Norton Healthcare Systems in Kentucky reached out to use the video. “She is using that to teach people in Kentucky to make masks for five different hospitals in Louisville,” Thonen says. “It is amazing how a couple small acts can influence people all over the country. “
The project has given her students a life lesson, too, because they are being forced to use what they already have. “They’re looking at an impossible situation and finding a way through. Rather than going out and purchasing the perfect supplies, they have to look around the room instead of running to the store,” Thonen says. “It is to their benefit. They are figuring out how to make ends meet in the real world, which is closer to the theatre world. You may not have the perfect things but you figure out how to make the magic happen.
“We have been training for this situation all our lives. In theatre we have all these quick changes.”
The group has gone from a few friends to about 100 strong and includes people who sew and people who can’t sew, but can put together kits to pass out to people who can, and there are people who volunteer to drive.

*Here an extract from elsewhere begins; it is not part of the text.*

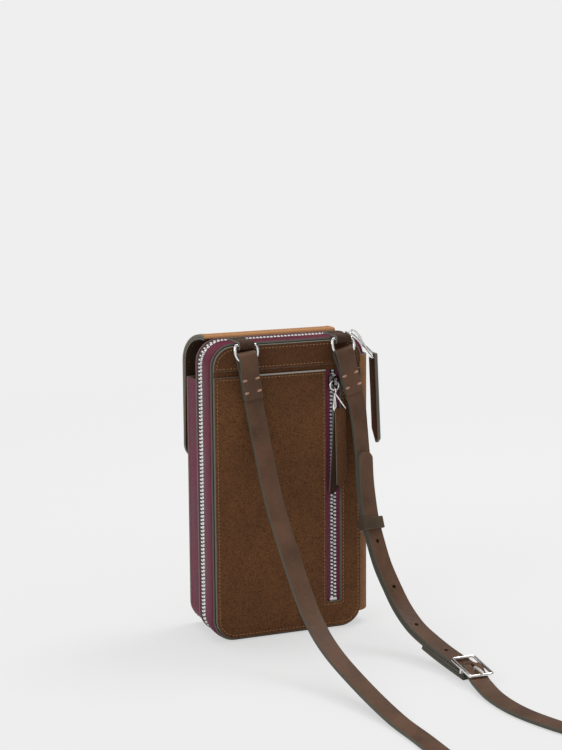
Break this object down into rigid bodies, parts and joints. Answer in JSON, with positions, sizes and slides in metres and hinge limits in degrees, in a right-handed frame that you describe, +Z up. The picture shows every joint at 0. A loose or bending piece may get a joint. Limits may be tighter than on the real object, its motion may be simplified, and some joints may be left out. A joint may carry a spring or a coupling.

“We realized someone’s life really did depend on us sewing quickly and making appropriate materials. We know hospitals need our support but there are also nursing homes and assisted living homes, mental health facilities and homeless shelters. There are people on the front lines facing Covid-19, and also people in disadvantaged situations who need protecting. My students are making masks for all over the country. They are using all these hand sewing skills to make masks and getting them where they need to be.“
Thonen said that after two weeks, over 10,000 masks were delivered. After that, they were turning out between one and two thousand masks a week.